The first to be tried was Jennet Preston, who was found guilty and executed in York on July 29; the last was Alizon Device herself, who, like her grandmother, was reportedly convinced that she indeed had powers of witchcraft and freely admitted her guilt. In all, ten men and women were hanged as a result of the trials.
Signed and Sealed
Witch trials in England had slowed to a trickle by the time of the Civil War of the 1640s, but during this period of turmoil and strife the ‘Witchfinder General’ Matthew Hopkins and his sidekick John Stearne set about sowing a trail of fear and death across the eastern counties.
In August 1645, the Corporation of Great Yarmouth sent for the two men to examine sixteen suspected witches, five of whom were subsequently sentenced to death. One of them, an old woman, confessed to having made a pact with the Devil in the guise of a tall black man. He took a penknife and scratched her hand until the blood flowed, then guiding her hand she signed her name in blood in his book.

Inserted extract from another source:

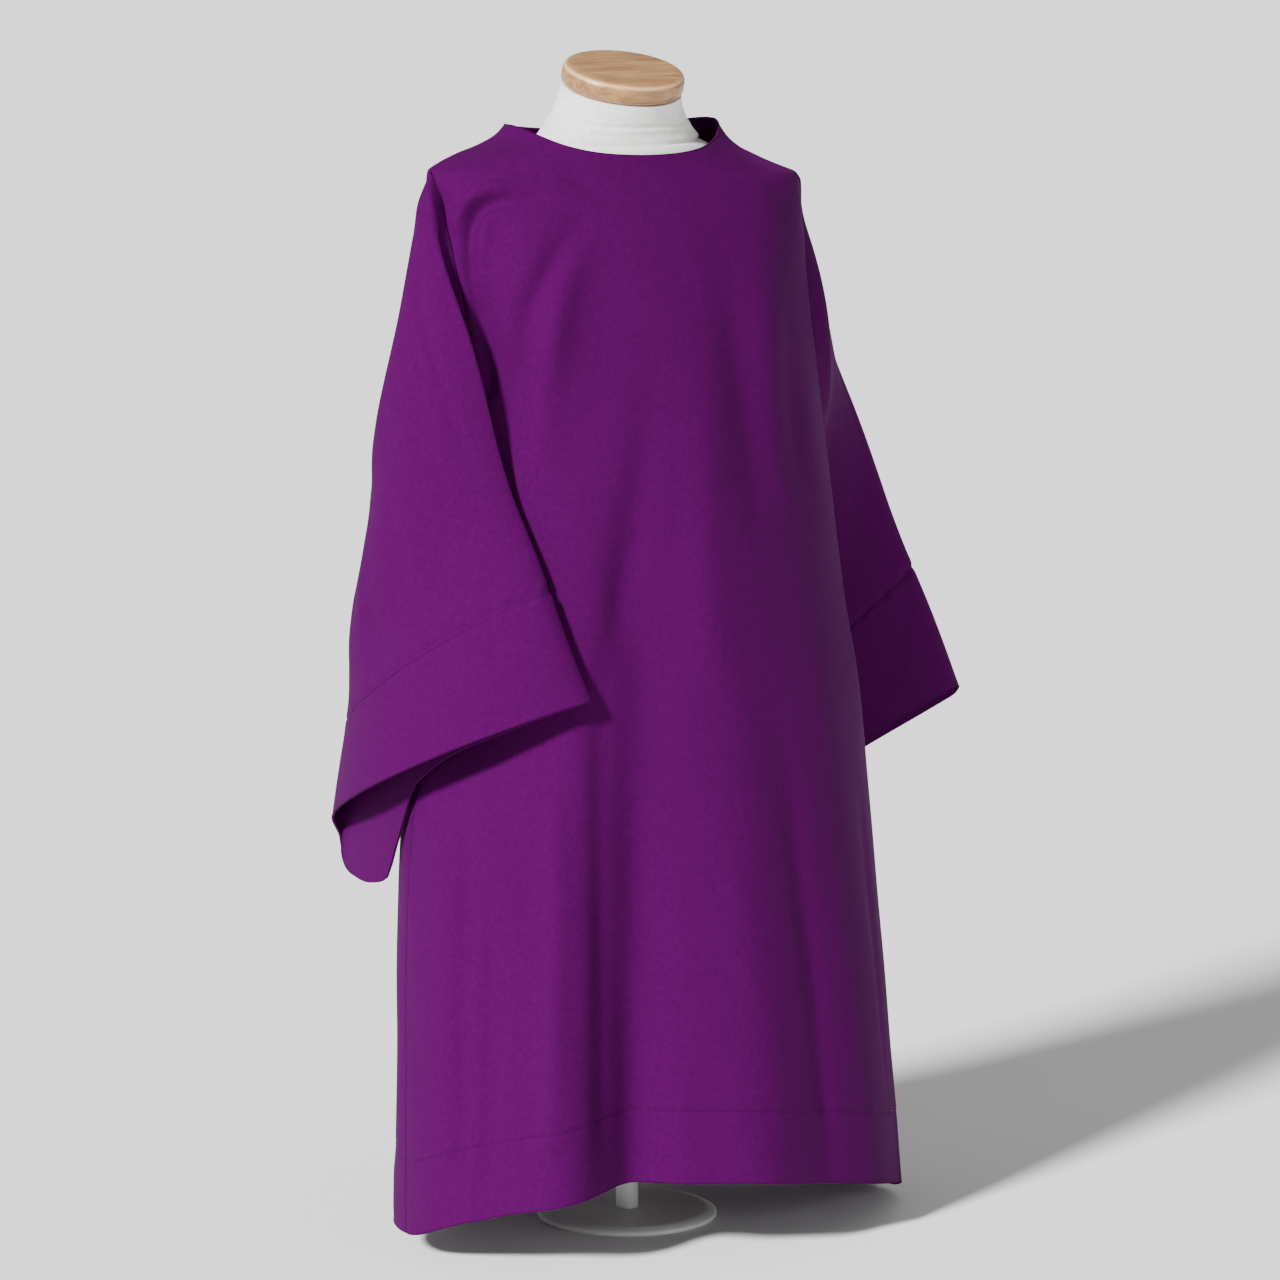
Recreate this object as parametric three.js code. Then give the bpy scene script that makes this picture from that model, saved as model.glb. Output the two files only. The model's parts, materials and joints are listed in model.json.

Hopkins died two years later, having instigated some 300 trials that led to the execution of some 100 people.
Love Thy Neighbor…or Not.
The laws against the crime of witchcraft were repealed in 1736 but, in the absence of legal redress, communities periodically took to enacting mob vengeance against suspected witches.
In 1808 several young women in the village of Great Paxton in Cambridgeshire began to suffer from fits and depression—all signs of evil at work. Then a local farmer accused Ann Izzard of magically overturning his cart while returning from the market in St Neots.
A mob broke into the cottage of Ann and her husband, and she was dragged semi-naked out into the yard where they beat her in the face and stomach with a club. Others scratched her arms to draw blood, and so break her witchery.
She wisely fled to another village and instituted legal proceedings, resulting in the prosecution of nine villagers at the assizes.
Well… that escalated quickly!
I don’t know about you, but I’m mighty glad not to be living back then! I can just imagine someone accusing me of being a witch after seeing me tending to my herbal garden, watering my lavender plants!